The answer is $\displaystyle f^{-1}(x)=\frac{5x}{1-x}$

but what is the process to getting that answer??? - Oct 16th 2011, 07:38 PMSammySRe: help finding the inverse
There are several ways to do this.

I think the one common in College Algebra class is:

For y = f(x), you have $\displaystyle y=\frac{5x}{1-x}$

To find $\displaystyle y = f^{-1}(x)$ interchange all x's & y's, i.e., wherever there was an x place a y & wherever a y (usually just the one) place a x. Then solve for y. What you then have for y is the same as what is meant by $\displaystyle f^{-1}(x)$. In your case solve $\displaystyle x=\frac{5y}{1-y}$ for y and that's the same as the inverse function. - Oct 16th 2011, 07:39 PMTKHunnyRe: help finding the inverse
In the casual language, it's "Swap and Solve"!

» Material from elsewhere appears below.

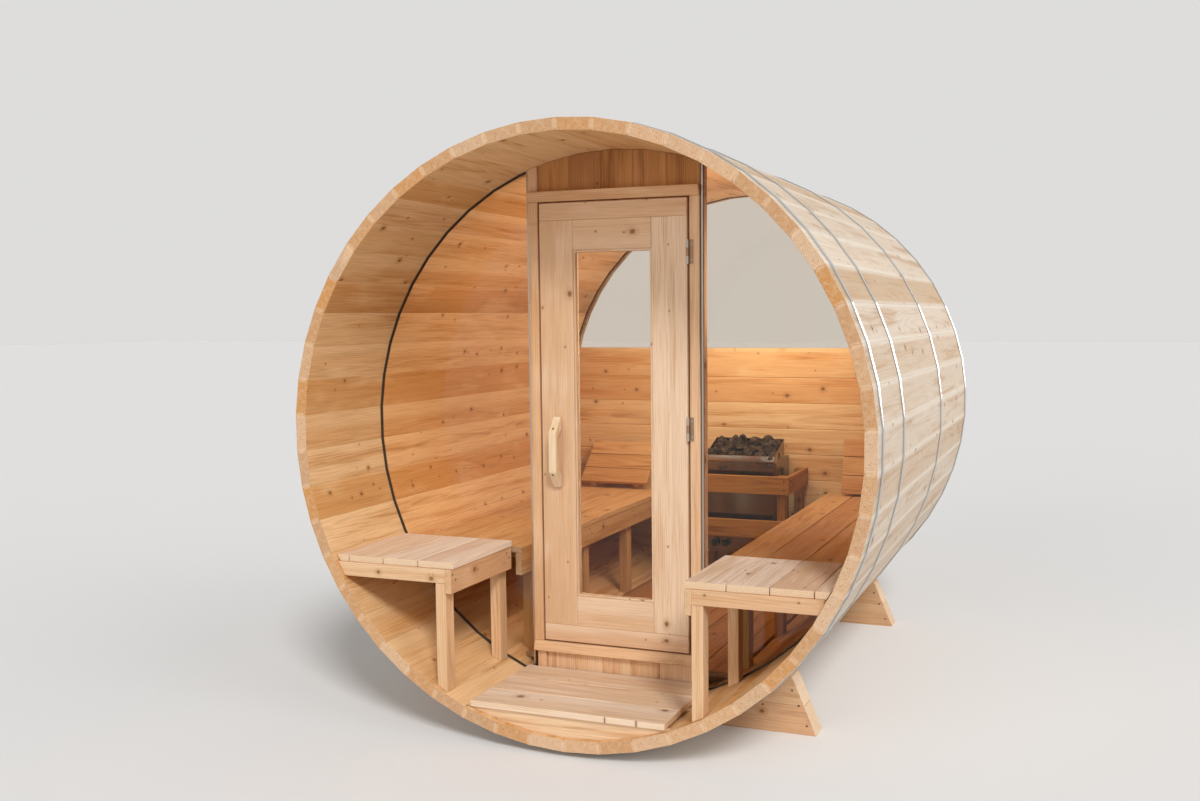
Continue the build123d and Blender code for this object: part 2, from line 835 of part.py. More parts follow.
def door_handle():
    """A bowed wooden handle with sloping ends and an opening for the hand."""
    x = -door_half + handle_offset - handle_width / 2
    face = door_face_y - seat_gap
    top = handle_bottom + handle_height
    plane = Plane(origin=(x, 0, 0), x_dir=(0, 1, 0), z_dir=(1, 0, 0))
    end_y = face - handle_end
    grip_y = face - handle_reach
    hand_y = grip_y + handle_grip
    bow = handle_slope + handle_end
    palm = handle_foot + handle_splay
    outer = Polygon(
        (face, handle_bottom),
        (face, top),
        (end_y, top),
        (grip_y, top - bow),
        (grip_y, handle_bottom + bow),
        (end_y, handle_bottom),
        align=None,
    )
    hand = Polygon(
        (face + 1, handle_bottom + handle_foot),
        (face + 1, top - handle_foot),
        (hand_y, top - palm),
        (hand_y, handle_bottom + palm),
        align=None,
    )
    blank = extrude(plane * outer, amount=handle_width)
    blank = fillet(blank.edges().filter_by(Axis.X).group_by(Axis.Y)[0], handle_round)
    slot = extrude(plane * hand, amount=handle_width)
    return [blank - slot]


def hinge_half(height, on_door):
    """One leaf of a hinge with its knuckles: outer ones on the door, the middle one on the post's face."""
    low = height - hinge_length / 2
    high = height + hinge_length / 2
    third = hinge_length / 3
    leaf_y = door_face_y + hinge_leaf_lead
    if on_door:
        x0 = door_half + hinge_leaf_gap
        spans = ((low, low + third - knuckle_gap), (high - third + knuckle_gap, high))
    else:
        x0 = post_inner - hinge_leaf_gap - hinge_leaf_thickness
        spans = ((low + third, high - third),)
    leaf = box(x0, x0 + hinge_leaf_thickness, leaf_y, leaf_y + hinge_leaf_width, low, high)
    if not on_door:
        plate_back = post_face_y - seat_gap
        plate_end = post_inner + face_plate_width
        leaf = leaf + box(x0, plate_end, plate_back - hinge_leaf_thickness, plate_back, low, high)
    for z0, z1 in spans:
        knuckle = Cylinder(knuckle_radius, z1 - z0, align=(Align.CENTER, Align.CENTER, Align.MIN))
        leaf = leaf + Pos(hinge_x, hinge_y, z0) * knuckle
        leaf = leaf + box(x0, x0 + hinge_leaf_thickness, hinge_y, leaf_y + 1, z0, z1)
    return leaf


os.makedirs("parts", exist_ok=True)

sector_staves = 5
for sector in range(stave_count // sector_staves):
    save("staves_sector_%02d" % (sector + 1), staves(sector * sector_staves, sector_staves))
save("steel_bands", [band(y) for y in band_places()])
save("cradle_front", cradle(wall_y + cradle_front_lead))
save("cradle_rear", cradle(rear_y - cradle_rear_lead - cradle_depth))

save("door_posts", door_posts())
save("door_frame_trims", door_frame_trims())
above_door = upright_boards(head_top + board_gap, 2 * axis_height, header_setback, -post_inner, post_outer)
save("boards_above_door", above_door)
low_half = post_inner - low_post_inset
below_door = upright_boards(0.0, sill_bottom - board_gap, kick_board_setback, -low_half, low_half)
save("boards_below_door", below_door)
save("front_glass_left", [front_glass_left()])
save("front_glass_right", [mirrored(front_glass_left())])
save("glass_channels", [glass_channel(), mirrored(glass_channel())])
save("glass_gaskets", glass_gaskets())
save("rear_wall_boards", rear_wall_boards() + [rear_cap()])
save("rear_glass", [rear_glass()])

save("porch_deck", porch_deck())
fascia_top = deck_top - deck_thickness - board_gap
save("porch_fascia", [half_moon(y, fascia_thickness, fascia_top) for y in porch_bearer_places()])
save("cabin_floor", cabin_floor())
bearer_top = floor_top - floor_thickness - board_gap
save("floor_bearers", [half_moon(y, bearer_thickness, bearer_top) for y in floor_bearer_places()])

porch_boards = bench_top(porch_bench_top, porch_bench_inner, *porch_bench_span())
porch_frame = porch_bench_frame()
cabin_boards = bench_top(cabin_bench_top, cabin_bench_inner, *cabin_bench_span())
cabin_frame = cabin_bench_frame()
save("porch_bench_right", porch_boards)
save("porch_bench_left", [mirrored(piece) for piece in porch_boards])
save("porch_bench_frame_right", porch_frame)
save("porch_bench_frame_left", [mirrored(piece) for piece in porch_frame])
save("cabin_bench_right", cabin_boards)
save("cabin_bench_left", [mirrored(piece) for piece in cabin_boards])
save("cabin_bench_frame_right", cabin_frame)
save("cabin_bench_frame_left", [mirrored(piece) for piece in cabin_frame])
headrest = [mirrored(piece) for piece in backrest(headrest_angle)]
save("cabin_backrests", backrest(backrest_angle) + headrest)

save("heater_body", [heater_body()])
save("heater_knobs", heater_knobs())
save("heater_stones", heater_stones())
save("heater_guard", heater_guard())

save("door_leaf", door_leaf())
save("door_glass", door_glass())
save("door_beads", door_beads())
save("door_handle", door_handle())
save("door_hinge_leaves", [hinge_half(height, True) for height in hinge_heights])
save("post_hinge_leaves", [hinge_half(height, False) for height in hinge_heights])
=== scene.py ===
import math

import bpy
import numpy as np
from mathutils import Matrix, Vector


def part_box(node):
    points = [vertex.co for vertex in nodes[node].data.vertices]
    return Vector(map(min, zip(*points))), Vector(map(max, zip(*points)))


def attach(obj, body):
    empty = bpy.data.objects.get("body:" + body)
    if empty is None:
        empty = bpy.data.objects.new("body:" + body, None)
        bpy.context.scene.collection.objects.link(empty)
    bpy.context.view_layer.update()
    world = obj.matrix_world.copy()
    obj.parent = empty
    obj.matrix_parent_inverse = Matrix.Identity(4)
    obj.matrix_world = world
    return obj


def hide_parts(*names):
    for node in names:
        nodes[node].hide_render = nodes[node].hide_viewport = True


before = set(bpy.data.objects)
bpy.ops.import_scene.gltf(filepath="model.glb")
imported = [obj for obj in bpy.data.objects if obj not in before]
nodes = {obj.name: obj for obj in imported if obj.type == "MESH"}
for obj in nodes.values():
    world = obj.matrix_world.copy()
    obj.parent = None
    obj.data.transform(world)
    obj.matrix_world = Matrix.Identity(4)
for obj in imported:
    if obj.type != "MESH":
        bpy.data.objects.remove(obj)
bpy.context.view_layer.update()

# The barrel's round of staves, in metres
STAVE_COUNT = 50
OUTER_FLAT = 1.054
INNER_FLAT = 1.012
GROUND_GAP = 0.020
HALF_THICKNESS = (OUTER_FLAT - INNER_FLAT) / 2
AXIS_HEIGHT = GROUND_GAP + OUTER_FLAT / math.cos(math.pi / STAVE_COUNT)

# Places count as one within this rounding, in steps per metre
SPOTS_PER_METRE = 1e5

# A face is a sawn end where this share of its normal, or more, lies along its board
END_SHARE = 0.6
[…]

If y = x/(x+5), the inverse, if it exists, should be x = y/(y+5), but no one likes x interms of y, so re-solve for y.

xy + 5x = y

5x = y - xy = y(1-x)

y = 5x/(1-x)

It is maybe a little more obvious without the function notation.

Note: This is a VERY beginning concept in teh area of the function inverse. One cannot always solve after swapping. There are reflections to think about and Domain and Range issues. "Swap and Solve" is just the VERY beginning.